Closed maxigas closed 3 years ago
Current approach is to store the text/plain version of the messages, like here: https://list.etsi.org/scripts/wa.exe?A2=ind2106A&L=3GPP_TSG_CT_WG6&O=D&P=3926 -- some of these go back to 1998.
The main error that causes some scraping of mailing lists to fail is the Error Message:
File "bigbang/bigbang/listserv.py", line 160, in from_url
header = self._get_header_from_html(soup)
File "bigbang/bigbang/listserv.py", line 279, in _get_header_from_html
text=re.compile(r"^\bSubject\b"),
AttributeError: 'NoneType' object has no attribute 'parent'
This appeared several times for the 3GPP_TSG_RAN_WG5_EMEET mailing list for different messages and once the error did not appear, letting me scrape the whole list without a problem.
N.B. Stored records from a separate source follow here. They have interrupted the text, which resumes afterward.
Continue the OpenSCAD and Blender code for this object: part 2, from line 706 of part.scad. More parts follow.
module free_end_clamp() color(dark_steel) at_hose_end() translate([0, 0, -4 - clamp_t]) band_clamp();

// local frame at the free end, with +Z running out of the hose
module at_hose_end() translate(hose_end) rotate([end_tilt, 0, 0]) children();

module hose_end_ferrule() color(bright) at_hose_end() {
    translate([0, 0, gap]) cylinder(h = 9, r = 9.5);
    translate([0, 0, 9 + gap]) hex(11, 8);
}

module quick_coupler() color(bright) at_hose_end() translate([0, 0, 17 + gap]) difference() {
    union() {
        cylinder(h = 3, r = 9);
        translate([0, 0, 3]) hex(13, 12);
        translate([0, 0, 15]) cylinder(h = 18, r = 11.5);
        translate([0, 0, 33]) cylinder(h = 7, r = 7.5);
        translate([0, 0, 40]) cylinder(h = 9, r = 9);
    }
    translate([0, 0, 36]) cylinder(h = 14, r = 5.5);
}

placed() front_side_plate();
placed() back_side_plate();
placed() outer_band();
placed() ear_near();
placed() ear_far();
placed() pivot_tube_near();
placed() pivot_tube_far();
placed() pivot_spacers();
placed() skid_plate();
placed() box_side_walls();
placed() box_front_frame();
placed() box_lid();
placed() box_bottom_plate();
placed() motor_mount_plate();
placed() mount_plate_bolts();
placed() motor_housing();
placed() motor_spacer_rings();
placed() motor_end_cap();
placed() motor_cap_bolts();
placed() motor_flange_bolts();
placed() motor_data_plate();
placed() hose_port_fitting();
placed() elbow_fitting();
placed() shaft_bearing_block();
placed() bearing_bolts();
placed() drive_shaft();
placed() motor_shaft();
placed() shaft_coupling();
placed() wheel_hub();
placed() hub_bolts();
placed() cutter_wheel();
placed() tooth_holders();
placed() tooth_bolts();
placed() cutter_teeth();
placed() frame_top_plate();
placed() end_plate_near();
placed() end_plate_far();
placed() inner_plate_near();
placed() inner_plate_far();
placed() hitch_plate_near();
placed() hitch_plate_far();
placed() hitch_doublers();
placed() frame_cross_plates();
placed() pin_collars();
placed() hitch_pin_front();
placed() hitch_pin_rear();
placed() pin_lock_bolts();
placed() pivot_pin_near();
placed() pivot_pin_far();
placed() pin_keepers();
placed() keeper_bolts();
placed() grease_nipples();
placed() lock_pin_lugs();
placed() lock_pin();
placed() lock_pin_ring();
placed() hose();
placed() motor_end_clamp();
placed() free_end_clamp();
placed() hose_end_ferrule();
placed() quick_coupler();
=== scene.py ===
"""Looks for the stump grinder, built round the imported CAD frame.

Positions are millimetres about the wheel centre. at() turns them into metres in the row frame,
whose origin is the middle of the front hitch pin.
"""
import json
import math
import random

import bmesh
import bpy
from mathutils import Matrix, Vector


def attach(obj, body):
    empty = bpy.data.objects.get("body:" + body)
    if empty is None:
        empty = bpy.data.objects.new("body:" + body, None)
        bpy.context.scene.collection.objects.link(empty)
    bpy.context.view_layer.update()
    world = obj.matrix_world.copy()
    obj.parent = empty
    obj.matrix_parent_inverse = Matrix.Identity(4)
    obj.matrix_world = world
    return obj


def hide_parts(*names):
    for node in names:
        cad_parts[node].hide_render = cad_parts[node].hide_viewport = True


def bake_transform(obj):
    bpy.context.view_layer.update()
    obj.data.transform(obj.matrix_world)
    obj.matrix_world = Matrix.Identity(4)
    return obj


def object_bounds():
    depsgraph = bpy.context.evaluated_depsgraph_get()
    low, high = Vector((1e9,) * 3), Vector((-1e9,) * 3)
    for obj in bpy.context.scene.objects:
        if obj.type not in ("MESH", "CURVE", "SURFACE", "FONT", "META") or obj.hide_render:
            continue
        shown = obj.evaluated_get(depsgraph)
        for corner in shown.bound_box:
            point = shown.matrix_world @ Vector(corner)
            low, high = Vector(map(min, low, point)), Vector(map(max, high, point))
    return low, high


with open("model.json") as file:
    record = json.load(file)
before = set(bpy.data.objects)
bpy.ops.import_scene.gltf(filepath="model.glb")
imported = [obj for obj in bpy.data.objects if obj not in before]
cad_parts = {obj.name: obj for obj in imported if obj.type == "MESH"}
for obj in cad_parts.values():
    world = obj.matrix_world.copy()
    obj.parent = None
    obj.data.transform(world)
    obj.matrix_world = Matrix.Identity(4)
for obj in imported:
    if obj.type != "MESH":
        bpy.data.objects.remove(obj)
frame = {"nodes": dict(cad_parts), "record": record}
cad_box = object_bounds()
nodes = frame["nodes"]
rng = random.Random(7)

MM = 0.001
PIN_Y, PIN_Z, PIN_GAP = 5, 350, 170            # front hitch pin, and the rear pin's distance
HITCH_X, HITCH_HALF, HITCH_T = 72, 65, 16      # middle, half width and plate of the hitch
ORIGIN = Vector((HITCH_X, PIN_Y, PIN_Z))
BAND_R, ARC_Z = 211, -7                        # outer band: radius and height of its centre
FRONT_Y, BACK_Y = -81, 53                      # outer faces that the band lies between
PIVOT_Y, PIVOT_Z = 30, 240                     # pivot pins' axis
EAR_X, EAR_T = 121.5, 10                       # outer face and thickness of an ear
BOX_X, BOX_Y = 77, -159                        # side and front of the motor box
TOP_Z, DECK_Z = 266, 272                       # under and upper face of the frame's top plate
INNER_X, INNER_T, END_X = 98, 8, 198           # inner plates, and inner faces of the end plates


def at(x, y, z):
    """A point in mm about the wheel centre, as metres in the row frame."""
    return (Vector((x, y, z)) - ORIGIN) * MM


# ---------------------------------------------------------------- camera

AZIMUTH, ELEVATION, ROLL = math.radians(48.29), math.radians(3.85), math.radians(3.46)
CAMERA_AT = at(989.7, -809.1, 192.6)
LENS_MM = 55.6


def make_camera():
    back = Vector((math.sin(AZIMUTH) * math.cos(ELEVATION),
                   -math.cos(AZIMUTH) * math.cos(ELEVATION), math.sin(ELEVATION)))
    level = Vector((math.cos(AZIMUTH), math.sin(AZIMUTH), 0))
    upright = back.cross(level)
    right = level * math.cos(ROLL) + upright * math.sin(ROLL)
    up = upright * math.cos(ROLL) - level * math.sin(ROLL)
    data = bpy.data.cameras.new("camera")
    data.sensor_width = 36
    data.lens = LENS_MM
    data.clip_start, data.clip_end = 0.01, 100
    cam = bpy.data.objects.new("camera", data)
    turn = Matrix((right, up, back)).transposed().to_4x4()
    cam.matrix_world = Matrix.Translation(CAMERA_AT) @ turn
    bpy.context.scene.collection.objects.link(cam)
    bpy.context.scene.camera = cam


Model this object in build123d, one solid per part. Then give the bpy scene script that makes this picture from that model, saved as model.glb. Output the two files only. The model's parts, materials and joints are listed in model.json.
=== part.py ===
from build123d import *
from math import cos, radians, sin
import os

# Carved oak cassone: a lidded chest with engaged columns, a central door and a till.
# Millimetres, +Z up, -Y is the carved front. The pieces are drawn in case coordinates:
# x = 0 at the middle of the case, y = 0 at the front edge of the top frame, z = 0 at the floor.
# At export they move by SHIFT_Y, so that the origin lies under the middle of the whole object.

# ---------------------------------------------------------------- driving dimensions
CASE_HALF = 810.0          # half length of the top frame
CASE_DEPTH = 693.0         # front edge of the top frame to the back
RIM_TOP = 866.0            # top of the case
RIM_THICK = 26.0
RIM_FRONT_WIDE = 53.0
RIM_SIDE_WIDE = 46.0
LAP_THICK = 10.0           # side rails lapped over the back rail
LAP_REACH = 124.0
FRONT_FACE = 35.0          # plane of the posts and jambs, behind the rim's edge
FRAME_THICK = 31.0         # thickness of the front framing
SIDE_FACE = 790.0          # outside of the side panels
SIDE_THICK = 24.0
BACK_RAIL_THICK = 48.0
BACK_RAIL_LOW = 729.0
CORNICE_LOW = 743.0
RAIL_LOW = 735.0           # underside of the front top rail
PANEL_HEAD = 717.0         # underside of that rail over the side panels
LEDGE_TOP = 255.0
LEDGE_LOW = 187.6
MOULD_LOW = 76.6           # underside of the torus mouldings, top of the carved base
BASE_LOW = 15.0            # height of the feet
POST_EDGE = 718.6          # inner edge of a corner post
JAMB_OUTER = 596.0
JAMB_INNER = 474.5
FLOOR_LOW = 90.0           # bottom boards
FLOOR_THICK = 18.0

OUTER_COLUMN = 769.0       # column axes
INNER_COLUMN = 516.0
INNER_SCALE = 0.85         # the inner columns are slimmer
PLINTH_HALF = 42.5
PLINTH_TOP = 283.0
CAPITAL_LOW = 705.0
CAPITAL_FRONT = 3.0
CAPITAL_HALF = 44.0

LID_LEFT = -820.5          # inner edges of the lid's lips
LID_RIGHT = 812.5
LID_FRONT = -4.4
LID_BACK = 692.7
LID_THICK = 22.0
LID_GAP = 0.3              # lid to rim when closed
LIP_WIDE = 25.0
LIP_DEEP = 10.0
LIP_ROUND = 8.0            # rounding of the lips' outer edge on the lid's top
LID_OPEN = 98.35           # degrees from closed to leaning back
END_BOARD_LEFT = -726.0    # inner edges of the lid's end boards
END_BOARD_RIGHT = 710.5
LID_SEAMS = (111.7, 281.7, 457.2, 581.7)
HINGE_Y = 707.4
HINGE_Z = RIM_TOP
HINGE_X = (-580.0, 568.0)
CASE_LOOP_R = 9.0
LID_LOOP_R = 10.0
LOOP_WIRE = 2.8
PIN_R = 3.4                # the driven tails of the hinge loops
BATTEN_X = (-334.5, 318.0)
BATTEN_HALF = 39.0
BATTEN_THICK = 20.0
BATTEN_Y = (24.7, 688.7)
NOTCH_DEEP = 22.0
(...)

I propose a simple try: [...] except: [...]
work around until we find a better solution.
Fixed with #476
R wrote that "I made a list of IGF mailman archives (had to leave out many closed ones and some DCs that use Google groups). However, when I scrape them I get an error message that says it cannot find a mailing list name...
Meanwhile C is churning through the 3GPP lists, some of which are really large, and some of which run on some custom or outsourced infrastructure (people's own servers or Google Groups), but even the simply large ones cause BigBang to bail out with errors, which should be documented and tracked down.
All these experiences allow us to improve the resilience and stability of BigBang.